**Given entries**.
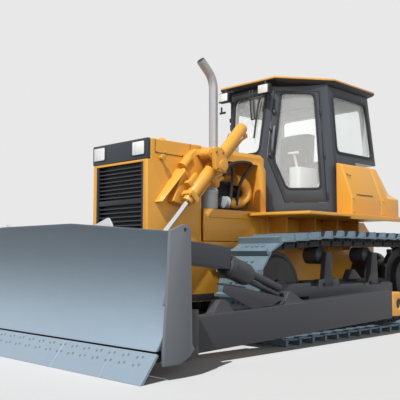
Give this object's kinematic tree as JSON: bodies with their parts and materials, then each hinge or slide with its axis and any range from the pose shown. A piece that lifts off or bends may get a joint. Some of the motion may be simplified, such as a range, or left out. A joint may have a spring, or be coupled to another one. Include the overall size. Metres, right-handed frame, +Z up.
{
  "type": "bulldozer",
  "caption": "Track-type bulldozer with a straight blade on outside push arms, two lift cylinders and an enclosed six-sided cab",
  "frame": {"origin": "on the ground, at the middle of the width and the length", "axes": "-Y forward (the blade's side), +X the machine's left, +Z up"},
  "size_m": [3.388, 5.14, 3.0266],
  "materials": {
    "yellow_paint": "semi-gloss yellow-orange enamel on steel",
    "dark_paint": "satin dark grey enamel on steel",
    "cab_paint": "satin blue-grey enamel on sheet steel",
    "blade_steel": "ground bluish steel plate",
    "track_steel": "bare forged steel, worn on the grousers",
    "black_plastic": "matte black",
    "chrome": "polished hard chrome",
    "bright_steel": "bright steel tube",
    "glass": "clear safety glass",
    "seat_cover": "dark woven seat cloth",
    "light_trim": "light grey moulded trim"
  },
  "bodies": {
    "chassis": {"hull": "yellow_paint", "radiator_guard": "yellow_paint", "hood": "yellow_paint", "engine_side_panel_left": "yellow_paint", "engine_side_panel_right": "yellow_paint", "platform": "yellow_paint", "fuel_tank": "yellow_paint", "side_box_left": "yellow_paint", "side_box_right": "yellow_paint", "cab_roof": "yellow_paint", "lift_yoke_left": "yellow_paint", "lift_yoke_right": "yellow_paint", "turbo_duct": "yellow_paint", "track_frame_left": "dark_paint", "track_frame_right": "dark_paint", "idler_left": "dark_paint", "idler_right": "dark_paint", "sprocket_left": "dark_paint", "sprocket_right": "dark_paint", "drawbar": "dark_paint", "engine_block": "dark_paint", "cab_frame": "cab_paint", "header_panel": "cab_paint", "track_left": "track_steel", "track_right": "track_steel", "grille": "black_plastic", "seat_base": "black_plastic", "exhaust_pipe": "bright_steel", "windshield": "glass", "rear_window": "glass", "side_window_left": "glass", "side_window_right": "glass", "seat": "seat_cover", "fuel_filter": "light_trim", "side_console": "light_trim", "dash": "light_trim"},
    "blade": {"moldboard": "blade_steel", "cutting_edge": "blade_steel", "blade_frame": "dark_paint", "push_arm_left": "dark_paint", "push_arm_right": "dark_paint", "trunnion_cap_left": "yellow_paint", "trunnion_cap_right": "yellow_paint", "tilt_brace_left": "dark_paint", "tilt_brace_right": "dark_paint"},
    "barrel_left": {"lift_barrel_left": "yellow_paint"},
    "barrel_right": {"lift_barrel_right": "yellow_paint"},
    "rod_left": {"lift_rod_left": "chrome"},
    "rod_right": {"lift_rod_right": "chrome"},
    "door_left": {"cab_door_left": "cab_paint", "door_glass_left": "glass"},
    "door_right": {"cab_door_right": "cab_paint", "door_glass_right": "glass"}
  },
  "joints": [
    {"name": "blade_lift", "type": "hinge", "parent": "chassis", "child": "blade", "pos_m": [0, 1.29, 0.32], "axis": [-1, 0, 0], "range_deg": [-8, 16.3]},
    {"name": "barrel_swing_left", "type": "hinge", "parent": "chassis", "child": "barrel_left", "pos_m": [0.6, -0.779, 1.689], "axis": [-1, 0, 0], "range_deg": [-12.98, 25.93]},
    {"name": "rod_slide_left", "type": "slide", "parent": "barrel_left", "child": "rod_left", "axis": [0, 0.6942, 0.7198], "range_m": [-0.3196, 0.6469]},
    {"name": "barrel_swing_right", "type": "hinge", "parent": "chassis", "child": "barrel_right", "pos_m": [-0.6, -0.779, 1.689], "axis": [-1, 0, 0], "range_deg": [-12.98, 25.93]},
    {"name": "rod_slide_right", "type": "slide", "parent": "barrel_right", "child": "rod_right", "axis": [0, 0.6942, 0.7198], "range_m": [-0.3196, 0.6469]},
    {"name": "door_swing_left", "type": "hinge", "parent": "chassis", "child": "door_left", "pos_m": [0.72875, 0.90868, 1.45001], "axis": [-0.0422, -0.0414, 0.9983], "range_deg": [0, 105]},
    {"name": "door_swing_right", "type": "hinge", "parent": "chassis", "child": "door_right", "pos_m": [-0.72875, 0.90868, 1.45001], "axis": [-0.0422, 0.0414, -0.9983], "range_deg": [0, 105]}
  ],
  "couplings": [
    {"joint": "barrel_swing_left", "follows": "blade_lift", "ratio": 1.56},
    {"joint": "rod_slide_left", "follows": "blade_lift", "m_per_rad": 2.26},
    {"joint": "barrel_swing_right", "follows": "blade_lift", "ratio": 1.56},
    {"joint": "rod_slide_right", "follows": "blade_lift", "m_per_rad": 2.26}
  ]
}
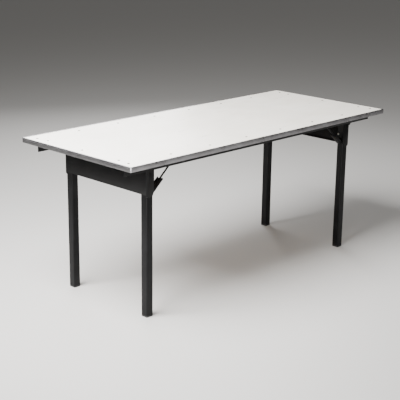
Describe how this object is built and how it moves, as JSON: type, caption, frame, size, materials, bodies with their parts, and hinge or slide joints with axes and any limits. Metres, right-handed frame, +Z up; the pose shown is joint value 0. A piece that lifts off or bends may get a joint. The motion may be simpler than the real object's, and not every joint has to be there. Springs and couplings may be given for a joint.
{
  "type": "folding table",
  "caption": "Rectangular table with a pale laminated top in a metal edge, on black square-tube leg frames that fold up under the top on stays.",
  "frame": {"origin": "on the floor under the middle of the table", "axes": "+X along the table's length, +Y across it, +Z up"},
  "size_m": [1.829, 0.762, 0.762],
  "materials": {
    "laminate": "smooth off-white laminate, satin",
    "board": "raw plywood",
    "aluminium": "satin extruded aluminium",
    "black_steel": "semi-gloss black powder coat",
    "zinc_steel": "zinc-plated steel",
    "black_plastic": "matt black moulded plastic"
  },
  "bodies": {
    "top": {"top_board": "board", "top_laminate": "laminate", "edge_trim_front": "aluminium", "edge_trim_back": "aluminium", "edge_trim_left": "aluminium", "edge_trim_right": "aluminium", "side_rail_front": "black_steel", "side_rail_back": "black_steel", "end_batten_left": "black_steel", "hinge_hanger_left_front": "black_steel", "hinge_pin_left_front": "black_steel", "hinge_nut_left_front": "zinc_steel", "stay_track_left_front": "zinc_steel", "hinge_hanger_left_back": "black_steel", "hinge_pin_left_back": "black_steel", "hinge_nut_left_back": "zinc_steel", "stay_track_left_back": "zinc_steel", "end_batten_right": "black_steel", "hinge_hanger_right_front": "black_steel", "hinge_pin_right_front": "black_steel", "hinge_nut_right_front": "zinc_steel", "stay_track_right_front": "zinc_steel", "hinge_hanger_right_back": "black_steel", "hinge_pin_right_back": "black_steel", "hinge_nut_right_back": "zinc_steel", "stay_track_right_back": "zinc_steel"},
    "leg_frame_left": {"apron_left": "black_steel", "leg_left_front": "black_steel", "foot_left_front": "black_plastic", "stay_bracket_left_front": "black_steel", "stay_pivot_pin_left_front": "black_steel", "leg_left_back": "black_steel", "foot_left_back": "black_plastic", "stay_bracket_left_back": "black_steel", "stay_pivot_pin_left_back": "black_steel"},
    "stay_left_front": {"stay_channel_left_front": "black_steel", "stay_rod_left_front": "black_steel", "stay_roller_left_front": "black_plastic"},
    "stay_left_back": {"stay_channel_left_back": "black_steel", "stay_rod_left_back": "black_steel", "stay_roller_left_back": "black_plastic"},
    "leg_frame_right": {"apron_right": "black_steel", "leg_right_front": "black_steel", "foot_right_front": "black_plastic", "stay_bracket_right_front": "black_steel", "stay_pivot_pin_right_front": "black_steel", "leg_right_back": "black_steel", "foot_right_back": "black_plastic", "stay_bracket_right_back": "black_steel", "stay_pivot_pin_right_back": "black_steel"},
    "stay_right_front": {"stay_channel_right_front": "black_steel", "stay_rod_right_front": "black_steel", "stay_roller_right_front": "black_plastic"},
    "stay_right_back": {"stay_channel_right_back": "black_steel", "stay_rod_right_back": "black_steel", "stay_roller_right_back": "black_plastic"}
  },
  "joints": [
    {"name": "fold_left", "type": "hinge", "parent": "top", "child": "leg_frame_left", "pos_m": [-0.7165, 0, 0.702], "axis": [0, -1, 0], "range_deg": [0, 90]},
    {"name": "stay_turn_left_front", "type": "hinge", "parent": "leg_frame_left", "child": "stay_left_front", "pos_m": [-0.6875, -0.262, 0.594], "axis": [0, -1, 0], "range_deg": [-132, 0]},
    {"name": "stay_turn_left_back", "type": "hinge", "parent": "leg_frame_left", "child": "stay_left_back", "pos_m": [-0.6875, 0.262, 0.594], "axis": [0, -1, 0], "range_deg": [-132, 0]},
    {"name": "fold_right", "type": "hinge", "parent": "top", "child": "leg_frame_right", "pos_m": [0.7165, 0, 0.702], "axis": [0, 1, 0], "range_deg": [0, 90]},
    {"name": "stay_turn_right_front", "type": "hinge", "parent": "leg_frame_right", "child": "stay_right_front", "pos_m": [0.6875, -0.262, 0.594], "axis": [0, 1, 0], "range_deg": [-132, 0]},
    {"name": "stay_turn_right_back", "type": "hinge", "parent": "leg_frame_right", "child": "stay_right_back", "pos_m": [0.6875, 0.262, 0.594], "axis": [0, 1, 0], "range_deg": [-132, 0]}
  ],
  "couplings": [
    {"joint": "stay_turn_left_front", "follows": "fold_left", "ratio": -1.4649},
    {"joint": "stay_turn_left_back", "follows": "fold_left", "ratio": -1.4649},
    {"joint": "stay_turn_right_front", "follows": "fold_right", "ratio": -1.4649},
    {"joint": "stay_turn_right_back", "follows": "fold_right", "ratio": -1.4649}
  ]
}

**Written exercise**. Pull every line containing the word "caption" out of the entries above.

**Full response**.
  "caption": "Track-type bulldozer with a straight blade on outside push arms, two lift cylinders and an enclosed six-sided cab",
Describe how this object is built and how it moves, as JSON: type, caption, frame, size, materials, bodies with their parts, and hinge or slide joints with axes and any limits. Metres, right-handed frame, +Z up; the pose shown is joint value 0. A piece that lifts off or bends may get a joint. The motion may be simpler than the real object's, and not every joint has to be there. Springs and couplings may be given for a joint.
  "caption": "Rectangular table with a pale laminated top in a metal edge, on black square-tube leg frames that fold up under the top on stays.",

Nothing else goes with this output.